**ENTRIES PROVIDED**:

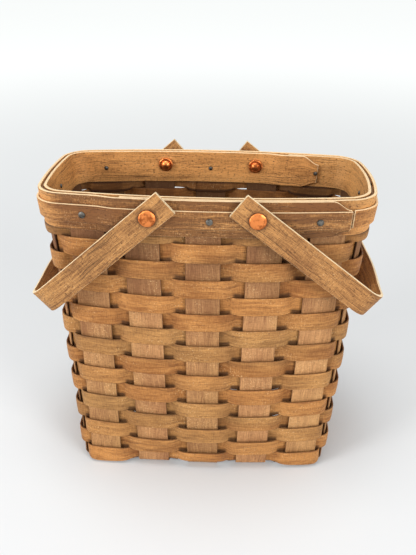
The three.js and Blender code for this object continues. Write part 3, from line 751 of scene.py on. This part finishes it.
def weaver_heights(row, low, high, across, distance, share, wobble):
    """Heights of a row's points. Over or behind a stake its edges spread towards the next
    rows. The left end sags, and the first row's lower edge dips to the ground along each wall
    and settles behind its stakes."""
    aside = np.clip(np.abs(share) - CLEAR_SHARE, 0, None)
    below = TOUCH + np.where(share > 0, OUTSIDE_SPREAD, INSIDE_SPREAD) * aside
    above = below if row < ROWS - 1 else TOUCH + OUTSIDE_SPREAD * aside
    centre, up = (high + low) / 2, across / (high - low) + 0.5
    z = centre + across + wobble[:, None]
    z = z + above[:, None] * up - below[:, None] * (1 - up)
    side_x = plan_point(distance, centre)[0]
    leftness = np.clip(-side_x / BASE_HALF_LENGTH, 0, 1)
    z -= (LEFT_SAG * leftness * math.exp(-low / SAG_RISE))[:, None]
    if row == 1:
        a, _, _, _, end_bulge, _ = plan(centre)
        dip = FIRST_ROW_DIP * (1 - (1 - np.abs(side_x) / (a + end_bulge)) ** 2)
        nearly_behind = smooth((0.1 - share) / 0.5) * smooth((share + 1.05) / 0.25)
        low_edge = dip + FIRST_ROW_SETTLE * nearly_behind
        z -= low_edge[:, None] * np.clip((1 - up) / 0.75, 0, 1)
    return z


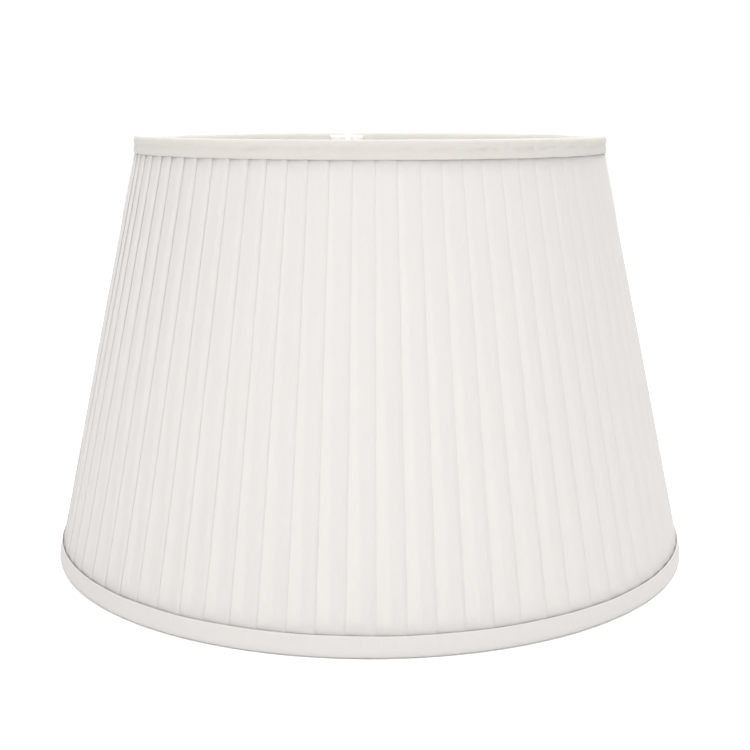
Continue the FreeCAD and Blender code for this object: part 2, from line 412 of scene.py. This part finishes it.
def cloth_used():
    """The length of cloth from the start of an even, tight pleat to each of its columns."""
    pitch = 2 * math.pi * cover_radius((cover_low.z + cover_high.z) / 2) / PLEATS
    lap = (PLEAT_CLOTH - pitch) / 2
    columns = range(PLEAT_COLUMNS)
    points = [Vector(pleat_point(k, pitch, lap, swell(0, 0.5), 0.0, 0.5)) for k in columns]
    points.append(points[0] + Vector((pitch, 0.0)))
    used = [0.0]
    for before, after in zip(points, points[1:]):
        used.append(used[-1] + (after - before).length)
    return used


used_cloth = cloth_used()


def measure_cover(u, v):
    pleat, column = divmod(round(u * PLEATS * PLEAT_COLUMNS), PLEAT_COLUMNS)
    return pleat * used_cloth[-1] + used_cloth[column], v * cover_height / math.cos(lean)


cover_cloth = woven_cloth(
    "cover_cloth", shade=(0.69, 0.67, 0.652), light=(0.705, 0.685, 0.667), thread=0.45 * MM,
    see_through=0.46, relief=0.08 * MM)
cover = cloth_piece(
    "pleated_cover_cloth", PLEATS * PLEAT_COLUMNS, COVER_ROWS, lay_cover, measure_cover,
    COVER_CLOTH, cover_cloth)
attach(cover, "shade")
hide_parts("pleated_cover")


# Top binding. A strip of cotton like the cover's, cut on the bias, rolled over the top hoop
# to hide the raw edges, with a round crown and a crease under it. Its inside is painted
# paler: painted light, for the light that reaches the inside of the rim from within the shade.
BINDING_CLOTH = 0.4 * MM
TOP_COLUMNS = 480
INNER_INSET = 5.5 * MM
# the crease follows this point of the section and takes in so many points beside it
CREASE_POINT = 10
CREASE_REACH = 1.6
# in mm: the wrinkles of the twisted cloth, and the wander of the crease and the whole strip
WRINKLE = 0.8
WRINKLE_BIAS = 0.3
CREASE_WANDER = 0.9
STRIP_WANDER = 0.12
# how far the waves and the wrinkles slant from one point of the section to the next
WAVE_SLANT = 0.02
WRINKLE_SLANT = 0.05
# the overlap where the strip's ends meet: its place, half width, points and rise in mm
JOIN_PLACE = math.radians(9)
JOIN_HALF = math.radians(1.1)
JOIN_POINTS = range(4, 10)
JOIN_RISE = 0.35
JOIN_SWELL = 0.15
# where the strip was rolled on last: share of wrinkles there and elsewhere
LAST_PLACE = math.radians(40)
LAST_REACH = math.radians(28)
LEAST_WRINKLED = 0.35
# each point of the strip's section: how far inside the shade's top radius, and below its top
TOP_SECTION = [
    (7.4, 9.4), (8.1, 7.6), (7.9, 5.6), (7.4, 3.2), (6.6, 1.2), (5.0, 0.1), (3.4, 0.0),
    (2.2, 0.8), (1.55, 2.3), (1.6, 3.6), (2.15, 4.5), (2.05, 5.4), (1.6, 6.9), (1.5, 8.4),
    (1.65, 9.6), (1.85, 10.2), (2.05, 10.0), (2.25, 8.8),
]

top_low, top_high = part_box("top_binding")
TOP_RADIUS = (top_high.x - top_low.x + top_high.y - top_low.y) / 4


def section_length(section):
    points = [Vector(point) for point in section]
    return sum((b - a).length for a, b in zip(points, points[1:])) * MM


def round_noise(turn, height, round_scale, height_scale, seed):
    """Smooth noise that meets itself after one turn."""
    return noise.noise(Vector((
        round_scale * math.cos(turn) + seed,
        round_scale * math.sin(turn),
        height_scale * height,
    )))


def wrinkle_share(turn):
    """The strip was twisted more where it was rolled on last."""
    last = math.exp(-((turn - LAST_PLACE) / LAST_REACH) ** 2)
    return LEAST_WRINKLED + (1 - LEAST_WRINKLED) * last


def lay_top_binding(u, v):
    turn = u * 2 * math.pi
    signed = (turn + math.pi) % (2 * math.pi) - math.pi
    step = round(v * (len(TOP_SECTION) - 1))
    inset, below = TOP_SECTION[step]
    wave = round_noise(
        turn + WAVE_SLANT * step, 0.0, round_scale=9.0, height_scale=0.0, seed=3.1)
    twist = round_noise(
        turn + WRINKLE_SLANT * step, step, round_scale=26.0, height_scale=0.15, seed=9.7)
    share = wrinkle_share(signed)
    crease = math.exp(-((step - CREASE_POINT) / CREASE_REACH) ** 2)
    inset += WRINKLE * share * (twist - WRINKLE_BIAS) + WRINKLE * crease * share * twist
    below += CREASE_WANDER * wave * crease * share + STRIP_WANDER * wave
    join = math.exp(-((signed - JOIN_PLACE) / JOIN_HALF) ** 2)
    if step in JOIN_POINTS:
        below -= JOIN_RISE * join
        inset -= JOIN_SWELL * join
    radius = TOP_RADIUS - inset * MM
    return on_front(radius, turn, top_high.z - below * MM)


def measure_top_binding(u, v):
    return u * 2 * math.pi * TOP_RADIUS, v * section_length(TOP_SECTION)


binding_cloth = woven_cloth(
    "binding_cloth", shade=(0.54, 0.513, 0.483), light=(0.555, 0.528, 0.498),
    thread=0.45 * MM, see_through=0.3, relief=0.08 * MM)
top_binding = cloth_piece(
    "top_binding_strip", TOP_COLUMNS, len(TOP_SECTION) - 1, lay_top_binding,
    measure_top_binding, BINDING_CLOTH, binding_cloth)


def soften(piece):
    """Round the few points of a section into curves, before the cloth gets its thickness."""
    curve = piece.modifiers.new("round", "SUBSURF")
    curve.levels = 1
    curve.render_levels = 1
    piece.modifiers.move(len(piece.modifiers) - 1, 0)


soften(top_binding)
# A paler copy of the binding cloth for the strip's inside: painted light, for the light that
# reaches the inside of the rim from within the shade.
inner_cloth_painted_light = woven_cloth(
    "inner_cloth_painted_light", shade=(0.7, 0.675, 0.645), light=(0.715, 0.69, 0.66), thread=0.45 * MM,
    see_through=0.3, relief=0.08 * MM)
top_binding.data.materials.append(inner_cloth_painted_light)
for face in top_binding.data.polygons:
    if TOP_RADIUS - math.hypot(face.center.x, face.center.y) > INNER_INSET:
        face.material_index = 1
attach(top_binding, "shade")
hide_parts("top_binding")


# Bottom binding. A flatter strip of cotton, stuck down over the bottom hoop, with its upper
# edge turned under. The shade stands on it. Its cloth is painted slightly paler than the top
# binding's: painted light, for the light it misses so close to the floor.
BOTTOM_COLUMNS = 480
# in mm, with the number of points each one moves: unevenness of the front and of the edge
FRONT_POINTS = 7
FRONT_UNEVEN = 0.1
FRONT_SLANT = 0.03
EDGE_POINTS = 4
EDGE_WANDER = 0.25
# each point of the strip's section: how far inside the shade's base radius, and above its base
BOTTOM_SECTION = [
    (2.3, 10.4), (2.15, 11.5), (1.85, 12.05), (1.6, 11.5), (1.45, 10.2), (0.95, 7.4),
    (0.35, 4.6), (0.0, 2.8), (0.25, 1.3), (1.2, 0.3), (2.4, 0.22), (3.5, 0.5), (4.3, 1.4),
    (5.1, 3.4), (6.1, 6.5), (6.6, 9.4),
]

bottom_low, bottom_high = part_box("bottom_binding")
BASE_RADIUS = (bottom_high.x - bottom_low.x + bottom_high.y - bottom_low.y) / 4


def lay_bottom_binding(u, v):
    turn = u * 2 * math.pi
    step = round(v * (len(BOTTOM_SECTION) - 1))
    inset, above = BOTTOM_SECTION[step]
    if step < FRONT_POINTS:
        inset += FRONT_UNEVEN * round_noise(
            turn + FRONT_SLANT * step, step, round_scale=22.0, height_scale=0.2, seed=5.3)
    if step < EDGE_POINTS:
        above += EDGE_WANDER * round_noise(
            turn, 0.0, round_scale=7.0, height_scale=0.0, seed=2.2)
    return on_front(BASE_RADIUS - inset * MM, turn, bottom_low.z + above * MM)


def measure_bottom_binding(u, v):
    return u * 2 * math.pi * BASE_RADIUS, v * section_length(BOTTOM_SECTION)


# A slightly paler copy of the binding cloth: painted light, for the light the foot misses so
# close to the floor.
foot_cloth_painted_light = woven_cloth(
    "foot_cloth_painted_light", shade=(0.586, 0.567, 0.548), light=(0.601, 0.582, 0.563),
    thread=0.45 * MM, see_through=0.3, relief=0.08 * MM)
bottom_binding = cloth_piece(
    "bottom_binding_strip", BOTTOM_COLUMNS, len(BOTTOM_SECTION) - 1, lay_bottom_binding,
    measure_bottom_binding, BINDING_CLOTH, foot_cloth_painted_light)
soften(bottom_binding)
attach(bottom_binding, "shade")
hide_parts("bottom_binding")


# Neateners. Short strips of lining cloth, each gathered round an arm close to the rim,
# with its ends drawn up, spread and tucked under the top binding.
NEATENER_FOOT = 6.5 * MM
NEATENER_HEAD = 12.2 * MM
NEATENER_LOW = 246.8 * MM
NEATENER_HIGH = 258.2 * MM
NEATENER_CLOTH = 0.4 * MM
NEATENER_FOLDS = 3
NEATENER_COLUMNS = 48
NEATENER_ROWS = 12
# in mm: how far inside the rim the strip lies, how deep its folds are, and how far it
# lifts over the arm and rises at its ends
NEATENER_INSET = 8.4
FOLD_DEPTH = 0.45
ARM_LIFT = 1.4
ARM_REACH = 0.35
END_RISE = 1.6
# how much of the folds and of the lift is lost towards the head
FOLD_FOOT = 1.1
FOLD_LOSS = 0.6
LIFT_LOSS = 0.5

for number in range(ARMS):
    name = "neatener_%d" % (number + 1)
    low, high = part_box(name)
    middle = (low + high) / 2
    arm_turn = math.atan2(middle.x, -middle.y)

    def lay_neatener(u, v, arm_turn=arm_turn):
        side = 2 * u - 1
        half = NEATENER_FOOT + (NEATENER_HEAD - NEATENER_FOOT) * math.sin(math.pi * v / 2)
        z = NEATENER_LOW + v * (NEATENER_HIGH - NEATENER_LOW)
        z += END_RISE * MM * (1 - v) * side * side
        fold = math.cos(math.pi * NEATENER_FOLDS * side) * (FOLD_FOOT - FOLD_LOSS * v)
        lift = ARM_LIFT * math.exp(-(side / ARM_REACH) ** 2) * (1 - LIFT_LOSS * v)
        radius = TOP_RADIUS - (NEATENER_INSET + FOLD_DEPTH * fold + lift) * MM
        return on_front(radius, arm_turn + side * half / radius, z)

    def measure_neatener(u, v):
        return u * 2 * NEATENER_HEAD, v * (NEATENER_HIGH - NEATENER_LOW)

    neatener = cloth_piece(
        name + "_strip", NEATENER_COLUMNS, NEATENER_ROWS, lay_neatener, measure_neatener,
        NEATENER_CLOTH, lining_cloth)
    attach(neatener, "shade")
    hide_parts(name)


# Studio. A plain white floor, an even white surround, soft lights from the front, from
# behind and from above, and the camera a little above the shade's top.
FLOOR_HALF = 2.6


def studio_floor():
    bm = bmesh.new()
    bmesh.ops.create_grid(bm, x_segments=1, y_segments=1, size=FLOOR_HALF)
    mesh = bpy.data.meshes.new("floor")
    bm.to_mesh(mesh)
    bm.free()
    paint = new_material("floor_paint", colour=(0.91, 0.92, 0.93), roughness=0.9)[0]
    mesh.materials.append(paint)
    floor = bpy.data.objects.new("floor", mesh)
    bpy.context.scene.collection.objects.link(floor)


def soft_light(name, place, aim, size, power):
    data = bpy.data.lights.new(name, "AREA")
    data.shape = "SQUARE"
    data.size = size
    data.energy = power
    light = bpy.data.objects.new(name, data)
    bpy.context.scene.collection.objects.link(light)
    light.location = place
    light.rotation_euler = (Vector(aim) - Vector(place)).to_track_quat("-Z", "Y").to_euler()


studio_floor()
world = bpy.data.worlds.new("surround")
bpy.context.scene.world = world
world.use_nodes = True
background = world.node_tree.nodes["Background"]
background.inputs["Color"].default_value = (1.0, 1.0, 1.0, 1.0)
background.inputs["Strength"].default_value = 1.0
soft_light("front_light", place=(-0.2, -2.4, 0.68), aim=(0.0, 0.0, 0.1), size=1.2, power=27.0)
soft_light("back_light", place=(0.6, 1.6, 2.1), aim=(0.0, 0.0, 0.2), size=1.0, power=45.0)
soft_light("top_light", place=(0.0, 0.2, 2.6), aim=(0.0, 0.0, 0.0), size=3.2, power=92.0)
bpy.context.scene.view_settings.view_transform = "Standard"

camera_data = bpy.data.cameras.new("camera")
camera_data.lens = 62.1
camera_data.sensor_width = 36.0
camera_data.shift_x = 0.0067
camera = bpy.data.objects.new("camera", camera_data)
bpy.context.scene.collection.objects.link(camera)
camera.location = (0.0, -0.8202, 0.2759)
camera.rotation_euler = (math.radians(90 - 11.56), 0.0, 0.0)
bpy.context.scene.camera = camera
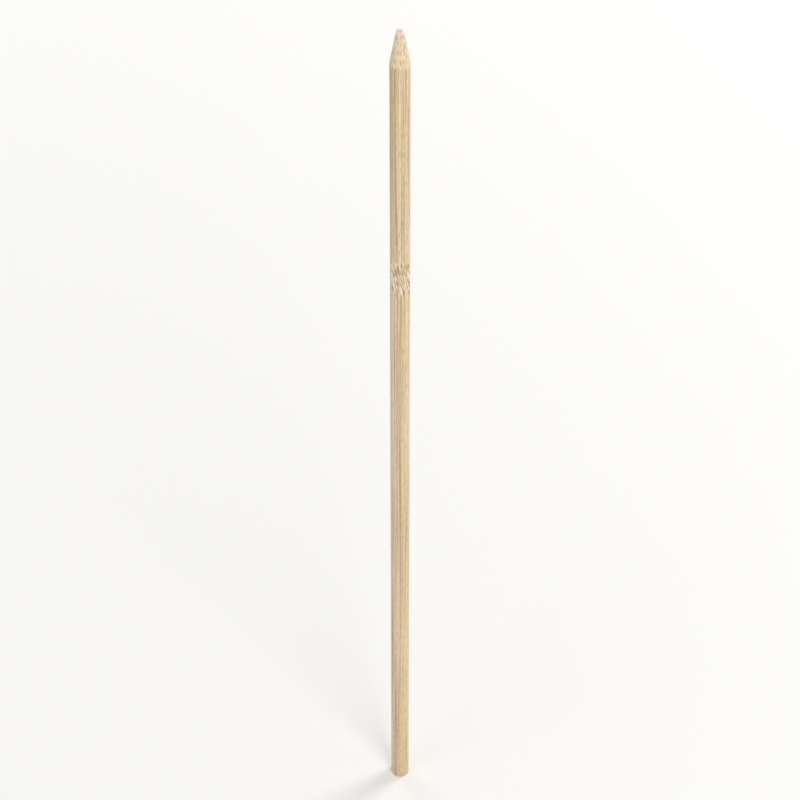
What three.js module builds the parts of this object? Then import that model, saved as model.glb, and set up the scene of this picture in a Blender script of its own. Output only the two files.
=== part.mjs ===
// A round bamboo skewer, upright with its point at the top.
// Millimetres, +Z up. The origin is the centre of the square-cut butt end.

import * as THREE from 'three';

// Stick
const skewerLength = 300; // butt face to tip face
const shaftDiameter = 5;
const buttEdgeRadius = 0.2; // the saw cut's edge, softened by tumbling

// Point, ground to a cone that ends in a small blunt face
const pointLength = 10.4; // shoulder to tip face
const tipDiameter = 1.75; // of the cone where it would meet the tip face in a sharp corner
const shoulderRadius = 12; // soft change from shaft to cone
const tipEdgeRadius = 0.55; // rounds the tip to a nose with a small flat

// Facets of the turned surface
const facetsAround = 64;
const facetsPerCorner = 5;

// Points of the arc that rounds one corner of an outline which runs anticlockwise.
function roundedCorner(before, corner, after, radius) {
  const back = before.clone().sub(corner).normalize();
  const ahead = after.clone().sub(corner).normalize();
  const halfAngle = Math.acos(back.dot(ahead)) / 2;
  const inwards = back.clone().add(ahead).normalize();
  const centre = corner.clone().addScaledVector(inwards, radius / Math.sin(halfAngle));
  const arcStart = corner.clone().addScaledVector(back, radius / Math.tan(halfAngle));
  const turn = Math.PI - 2 * halfAngle;
  const points = [];
  for (let i = 0; i <= facetsPerCorner; i++) {
    points.push(arcStart.clone().rotateAround(centre, (turn * i) / facetsPerCorner));
  }
  return points;
}

// Half of the skewer's long section: x is the radius and y the height.
function skewerOutline() {
  const buttCentre = new THREE.Vector2(0, 0);
  const buttEdge = new THREE.Vector2(shaftDiameter / 2, 0);
  const shoulder = new THREE.Vector2(shaftDiameter / 2, skewerLength - pointLength);
  const tipEdge = new THREE.Vector2(tipDiameter / 2, skewerLength);
  const tipCentre = new THREE.Vector2(0, skewerLength);
  return [
    buttCentre,
    ...roundedCorner(buttCentre, buttEdge, shoulder, buttEdgeRadius),
    ...roundedCorner(buttEdge, shoulder, tipEdge, shoulderRadius),
    ...roundedCorner(shoulder, tipEdge, tipCentre, tipEdgeRadius),
    tipCentre,
  ];
}

// The outline turned about the stick's axis, which is then stood up along Z.
function skewerGeometry() {
  const geometry = new THREE.LatheGeometry(skewerOutline(), facetsAround);
  geometry.rotateX(Math.PI / 2);
  return geometry;
}

// Sanded bamboo: warm straw colour, dull.
function bamboo() {
  return new THREE.MeshStandardMaterial({ color: 0xdac4a0, roughness: 0.65, metalness: 0 });
}

const skewer = new THREE.Mesh(skewerGeometry(), bamboo());
skewer.name = 'skewer';

const part = new THREE.Group();
part.add(skewer);

export default part;
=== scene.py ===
import math

import bmesh
import bpy
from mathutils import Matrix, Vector


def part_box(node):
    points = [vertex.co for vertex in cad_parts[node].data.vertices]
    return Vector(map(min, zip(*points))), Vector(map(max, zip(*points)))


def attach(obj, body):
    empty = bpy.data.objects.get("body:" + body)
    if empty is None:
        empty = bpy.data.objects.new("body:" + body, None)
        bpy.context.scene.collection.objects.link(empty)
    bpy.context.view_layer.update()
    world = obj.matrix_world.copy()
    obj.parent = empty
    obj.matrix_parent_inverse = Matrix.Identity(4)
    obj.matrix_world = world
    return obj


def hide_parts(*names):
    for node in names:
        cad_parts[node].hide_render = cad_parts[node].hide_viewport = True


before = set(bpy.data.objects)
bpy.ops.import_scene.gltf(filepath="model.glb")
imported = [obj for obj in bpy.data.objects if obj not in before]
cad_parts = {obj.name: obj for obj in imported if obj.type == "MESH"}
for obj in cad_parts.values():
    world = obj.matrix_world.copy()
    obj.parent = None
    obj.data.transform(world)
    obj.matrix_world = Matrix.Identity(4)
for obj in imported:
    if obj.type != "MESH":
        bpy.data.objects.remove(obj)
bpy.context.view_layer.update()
print("frame loaded")

mm = 0.001                                # the scene is in metres
tiny = 0.001 * mm                         # heights closer than this count as one
white = (1, 1, 1, 1)
share, under, over, mixed = 0, 6, 7, 2    # sockets of a Mix node that is set to colour

stickLow, stickHigh = (Vector(corner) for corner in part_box("skewer"))
stickLength = stickHigh.z - stickLow.z
shaftRadius = (stickHigh.x - stickLow.x) / 2


# Hex colours are sRGB, shader sockets want linear
def linearColour(hexCode):
    channels = [int(hexCode[i:i + 2], 16) / 255 for i in (1, 3, 5)]
    return [c / 12.92 if c <= 0.04045 else ((c + 0.055) / 1.055) ** 2.4 for c in channels] + [1.0]


# Adds one node, sets it, links or fills its inputs and gives back one of its outputs
def addNode(tree, kind, settings={}, inputs={}, output=0):
    node = tree.nodes.new(kind)
    for name, value in settings.items():
        setattr(node, name, value)
    for name, value in inputs.items():
        if isinstance(value, bpy.types.NodeSocket):
            tree.links.new(value, node.inputs[name])
        else:
            node.inputs[name].default_value = value
    return node.outputs[output] if node.outputs else node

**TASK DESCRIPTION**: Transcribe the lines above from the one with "cad_parts[node].hide_render = cad_parts[node].hide_viewport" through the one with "return [c /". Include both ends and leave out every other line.

**OUTPUT FOR THIS EXERCISE**:
        cad_parts[node].hide_render = cad_parts[node].hide_viewport = True


before = set(bpy.data.objects)
bpy.ops.import_scene.gltf(filepath="model.glb")
imported = [obj for obj in bpy.data.objects if obj not in before]
cad_parts = {obj.name: obj for obj in imported if obj.type == "MESH"}
for obj in cad_parts.values():
    world = obj.matrix_world.copy()
    obj.parent = None
    obj.data.transform(world)
    obj.matrix_world = Matrix.Identity(4)
for obj in imported:
    if obj.type != "MESH":
        bpy.data.objects.remove(obj)
bpy.context.view_layer.update()
print("frame loaded")

mm = 0.001                                # the scene is in metres
tiny = 0.001 * mm                         # heights closer than this count as one
white = (1, 1, 1, 1)
share, under, over, mixed = 0, 6, 7, 2    # sockets of a Mix node that is set to colour

stickLow, stickHigh = (Vector(corner) for corner in part_box("skewer"))
stickLength = stickHigh.z - stickLow.z
shaftRadius = (stickHigh.x - stickLow.x) / 2


# Hex colours are sRGB, shader sockets want linear
def linearColour(hexCode):
    channels = [int(hexCode[i:i + 2], 16) / 255 for i in (1, 3, 5)]
    return [c / 12.92 if c <= 0.04045 else ((c + 0.055) / 1.055) ** 2.4 for c in channels] + [1.0]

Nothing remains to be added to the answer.